** BEGIN Exercise materials **

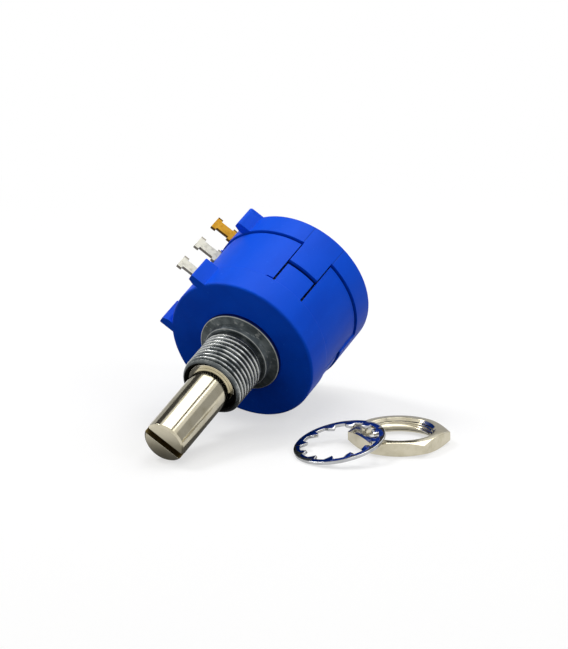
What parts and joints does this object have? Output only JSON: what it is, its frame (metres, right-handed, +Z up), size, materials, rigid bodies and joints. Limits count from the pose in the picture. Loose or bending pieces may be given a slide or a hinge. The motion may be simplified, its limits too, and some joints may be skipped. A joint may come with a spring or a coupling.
{
  "type": "multi-turn potentiometer",
  "caption": "Panel-mount multi-turn wirewound potentiometer with a slotted shaft, threaded bushing and solder lugs, lying with its loose panel nut and lock washer.",
  "frame": {"origin": "middle of the footprint, on the surface that the potentiometer, nut and washer lie on", "axes": "+Z up from that surface; -Y is the level direction in which the shaft points as it leans nose down; +X is towards the loose nut"},
  "size_m": [0.0444, 0.0432, 0.0285],
  "materials": {
    "blue_plastic": "satin moulded",
    "zinc_casting": "die cast, slightly rough",
    "nickel_plate": "bright nickel",
    "chrome_plate": "bright chrome",
    "spring_steel": "plain",
    "tinned_brass": "tinned",
    "gold_brass": "gold plated",
    "contact_brass": "bright",
    "resistance_wire": "wound wire",
    "core_wire": "enamelled",
    "rotor_plastic": "natural",
    "carriage_plastic": "black"
  },
  "bodies": {
    "pot_body": {"front_housing": "blue_plastic", "rear_cover": "blue_plastic", "mounting_bushing": "zinc_casting", "thrust_washer": "spring_steel", "spring_washer": "spring_steel", "slip_contact": "contact_brass", "resistance_winding": "resistance_wire", "winding_core": "core_wire", "front_end_clip": "contact_brass", "rear_end_clip": "contact_brass", "ccw_terminal": "tinned_brass", "cw_terminal": "tinned_brass", "slider_terminal": "gold_brass"},
    "shaft_and_rotor": {"shaft": "nickel_plate", "shaft_retaining_ring": "chrome_plate", "rotor": "rotor_plastic", "collector_bar": "contact_brass", "slip_ring": "contact_brass"},
    "carriage": {"wiper_carriage": "carriage_plastic", "wiper_contact": "contact_brass"},
    "nut": {"hex_nut": "nickel_plate"},
    "washer": {"lock_washer": "chrome_plate"}
  },
  "joints": [
    {"name": "shaft_turn", "type": "hinge", "parent": "pot_body", "child": "shaft_and_rotor", "pos_m": [-0.00902, -0.00089, 0.01019], "axis": [0, -0.9378, -0.3473], "range_deg": [-1800, 1800]},
    {"name": "carriage_slide", "type": "slide", "parent": "shaft_and_rotor", "child": "carriage", "axis": [0, -0.9378, -0.3473], "range_m": [-0.00526, 0.00526]},
    {"name": "nut_lift", "type": "slide", "parent": "pot_body", "child": "nut", "axis": [0, 0, 1], "range_m": [0, 0.025]},
    {"name": "washer_lift", "type": "slide", "parent": "nut", "child": "washer", "axis": [0, 0, 1], "range_m": [0, 0.025]}
  ],
  "couplings": [
    {"joint": "carriage_slide", "follows": "shaft_turn", "m_per_rad": 0.00016711}
  ]
}
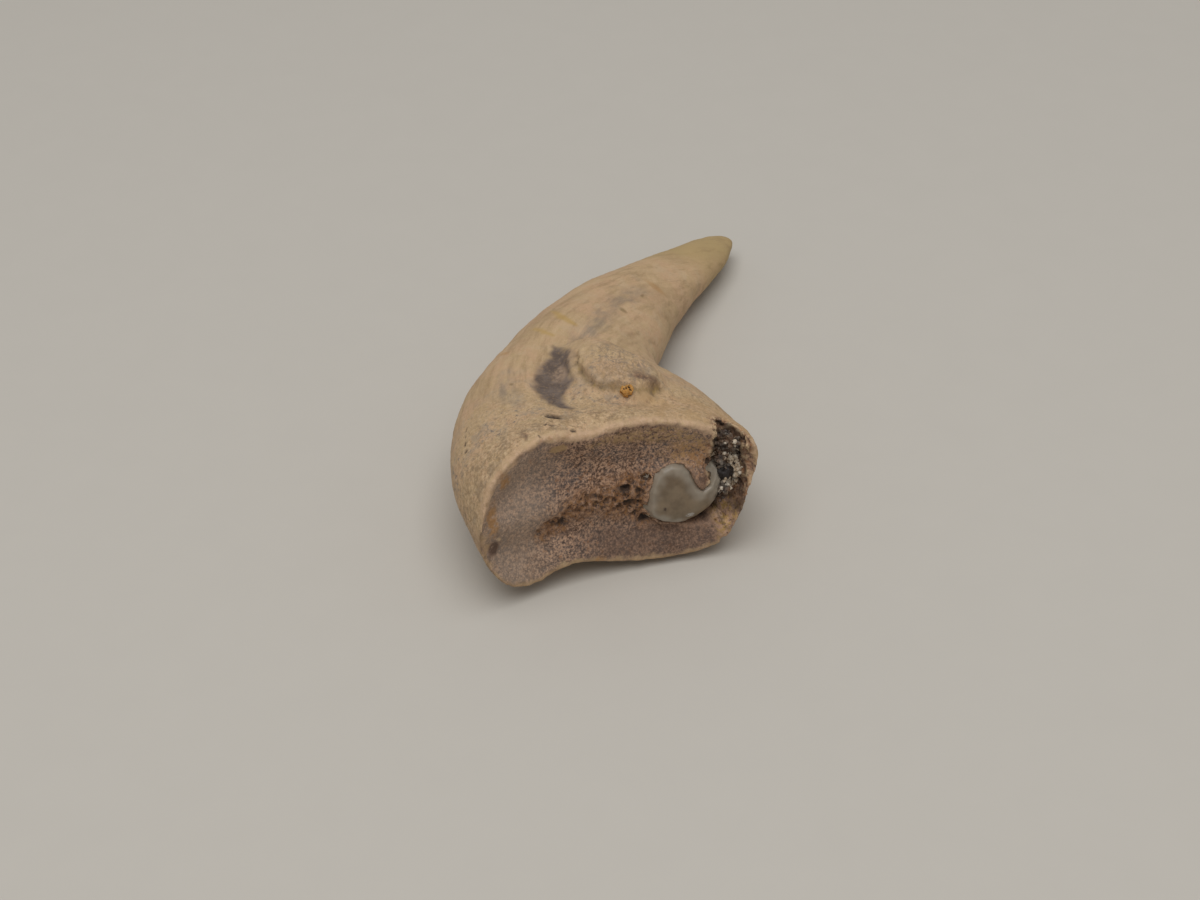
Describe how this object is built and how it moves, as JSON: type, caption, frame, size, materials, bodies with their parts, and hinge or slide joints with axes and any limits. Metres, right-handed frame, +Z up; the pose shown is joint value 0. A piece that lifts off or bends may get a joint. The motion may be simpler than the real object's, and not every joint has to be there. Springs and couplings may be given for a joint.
{
  "type": "dinosaur fossil claw",
  "caption": "Curved fossil hand claw of a small theropod, lying on its flank, with a dished joint face, a flank boss, a lodged quartz pebble and a broken corner lined with crystals.",
  "frame": {"origin": "centre of the bounding box, on the surface that the claw lies on", "axes": "+X from the joint end towards the tip, +Z up through the flank that faces up"},
  "size_m": [0.0432, 0.0206, 0.011],
  "materials": {
    "fossil_bone": "dry fossil bone, tan with grey and brown stains, granular on the joint face",
    "quartz": "grey-green translucent pebble with a soft gloss",
    "calcite": "small whitish and dark crystals",
    "ochre": "dull orange-yellow ochre"
  },
  "bodies": {
    "root": {"claw": "fossil_bone", "quartz_pebble": "quartz", "calcite_crust": "calcite", "ochre_crumb": "ochre"}
  },
  "joints": []
}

** END Exercise materials **

## [Goal]
What are the lines from the one with "Describe how this" through the last line of the records above? Quote them exactly and add nothing.

## [Output of the exercise]
Describe how this object is built and how it moves, as JSON: type, caption, frame, size, materials, bodies with their parts, and hinge or slide joints with axes and any limits. Metres, right-handed frame, +Z up; the pose shown is joint value 0. A piece that lifts off or bends may get a joint. The motion may be simpler than the real object's, and not every joint has to be there. Springs and couplings may be given for a joint.
{
  "type": "dinosaur fossil claw",
  "caption": "Curved fossil hand claw of a small theropod, lying on its flank, with a dished joint face, a flank boss, a lodged quartz pebble and a broken corner lined with crystals.",
  "frame": {"origin": "centre of the bounding box, on the surface that the claw lies on", "axes": "+X from the joint end towards the tip, +Z up through the flank that faces up"},
  "size_m": [0.0432, 0.0206, 0.011],
  "materials": {
    "fossil_bone": "dry fossil bone, tan with grey and brown stains, granular on the joint face",
    "quartz": "grey-green translucent pebble with a soft gloss",
    "calcite": "small whitish and dark crystals",
    "ochre": "dull orange-yellow ochre"
  },
  "bodies": {
    "root": {"claw": "fossil_bone", "quartz_pebble": "quartz", "calcite_crust": "calcite", "ochre_crumb": "ochre"}
  },
  "joints": []
}